Is there a way another modernity can unfold? If pain is understood as necessary counterpoint to joy, then privilege can be understood in a way that’s far from white or middle class privilege (or from the “Christian light supremacism” Keller refers to, still dominant in western spirituality.) I am privileged to have to face the “luminously dark” wall of impossibility over and over in order to keep my one, on-the-ground, very local life going, in answer to a call I feel comes not from my heart as much as from God’s heart in me and the yearning of the All-in-One in me.
At our weekly family dinner last Sunday, Orin’s semi-estranged middle-aged daughter and her teen-aged children whom we barely know, in town for the weekend, brought our number at table to 17. I must have been feeling the paucity of my own capacity for inclusive warmth, the impossibility of making us, as family, “one.” No Trumpies among us, only people who’ve learned to live in the given liberal context that makes family bonds conditional. The unworthiness learned early in homes where “independence” is valued to the exclusion of the desire to be wanted and cherished – and of the desire to express devotion and loyalty – makes impossible what we deeply want. This deep ineradicable unworthiness is foundational to liberal reality, the unseen barrier to wanting what we want.

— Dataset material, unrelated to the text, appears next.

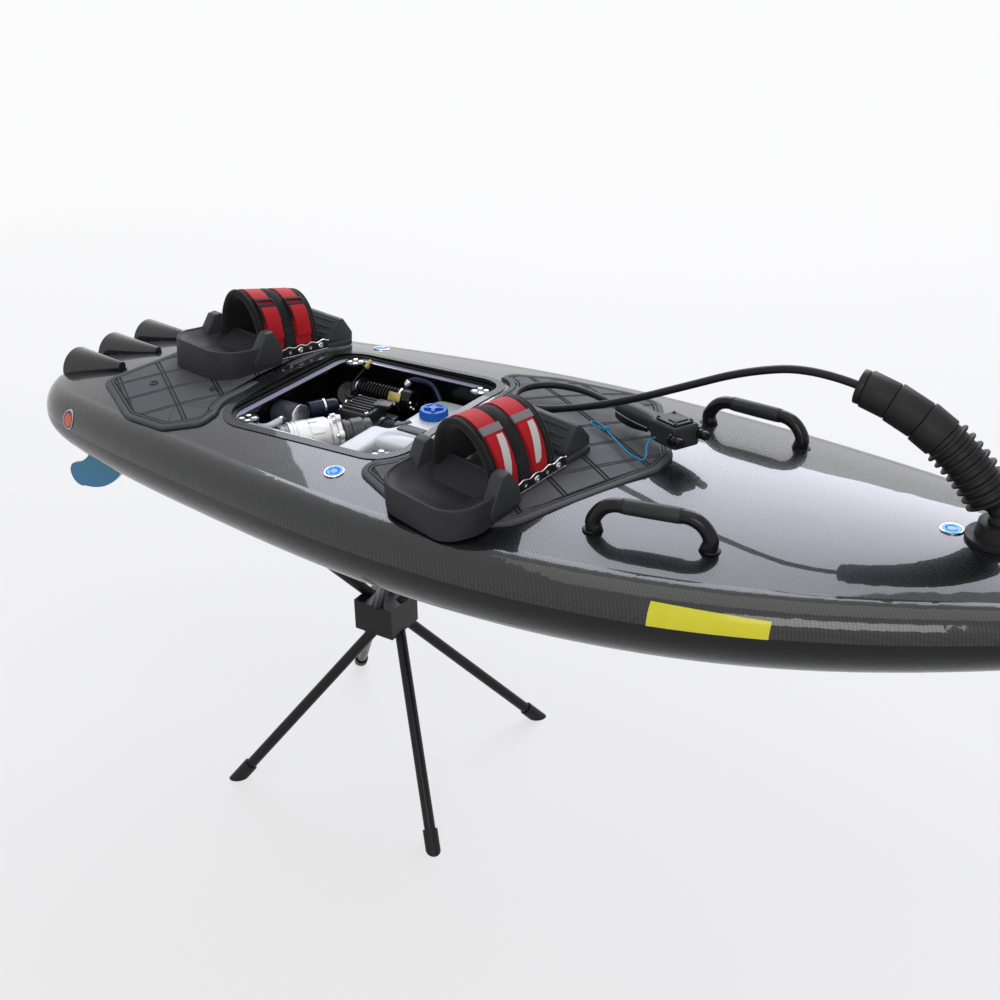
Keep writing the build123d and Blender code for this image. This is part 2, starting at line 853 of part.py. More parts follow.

I thought of my late mother-in-law, Toni, who grew up in an ethnic subculture not unlike Gene’s. Her cultural otherness, more peasant than his, never positively extolled, was nonetheless apparent, including in the memorably magnificent meals she produced in her impossibly tiny kitchen. Offering a pre-dinner toast that evening I said, more or less, “I used to think of poor Toni as downtrodden, cluelessly sacrificial. And she was. But now I understand her as a fighter.” Lacking middle class aspiration, never fully assimilated, Toni fought futilely for the bonds of relatedness that society has abandoned. She could not articulate the fight; its truth was obscured by family members proclaiming “La famiglia” as if such a thing were possible. It’s not. The good side’s losing: time for the spinach.